RHESA HAWKINS BARKSDALE, Circuit Judge:
At issue in this appeal involving the Privacy Act of 1974, 5 U.S.C. § 552a,
is whether, as our court held in Johnson v. Department of Treasury, Internal
Revenue Service, 700 F.2d 971 (5th Cir. 1983), the Privacy Act’s “actual
damages” remedy includes emotional-distress damages. Consistent with our
binding precedent, id., the district court ruled that it does. The National Drug
Intelligence Center (NDIC) urges: the Supreme Court’s post-Johnson decisions,
“holding that a court must strictly construe an ambiguous waiver [of sovereign
immunity] in favor of the Government, have undermined Johnson” and now
compel our court to limit “actual damages” to “out-of-pocket expenses”.
AFFIRMED.
No. 07-40776
I.
Gary G. Jacobs was the president and CEO of Laredo National Bank,
which conducts business in the United States and Mexico. NDIC, a part of the
United States Department of Justice, coordinates drug intelligence information
for the Government. In the late 1990s, an NDIC “Executive Summary”,
containing references to Jacobs, was disclosed without authorization and
subsequently disseminated by the media.
As a result, in May 2001, Jacobs filed this action under the Privacy Act.
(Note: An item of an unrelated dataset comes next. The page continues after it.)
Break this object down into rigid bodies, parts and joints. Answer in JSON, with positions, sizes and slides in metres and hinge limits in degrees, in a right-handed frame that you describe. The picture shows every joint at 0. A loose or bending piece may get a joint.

In December 2002, following a hearing, the district court granted summary
judgment for NDIC. It determined, inter alia: the Executive Summary was not
a “record” contained in a “system of records” for § 552a purposes; and, therefore,
this action is not a Privacy Act matter. Transcript of Hearing on Motion to
Dismiss at 32, Jacobs v. Nat’l Drug Intelligence Ctr., No. 5:01-CV-72 (S.D. Tex.
17 Dec. 2002).
Jacobs appealed and, in August 2005, our court reversed and remanded,
holding: “Jacobs has raised a genuine issue of material fact as to the [Privacy
Act’s] applicability”; and, therefore, “the district court erred in granting . . .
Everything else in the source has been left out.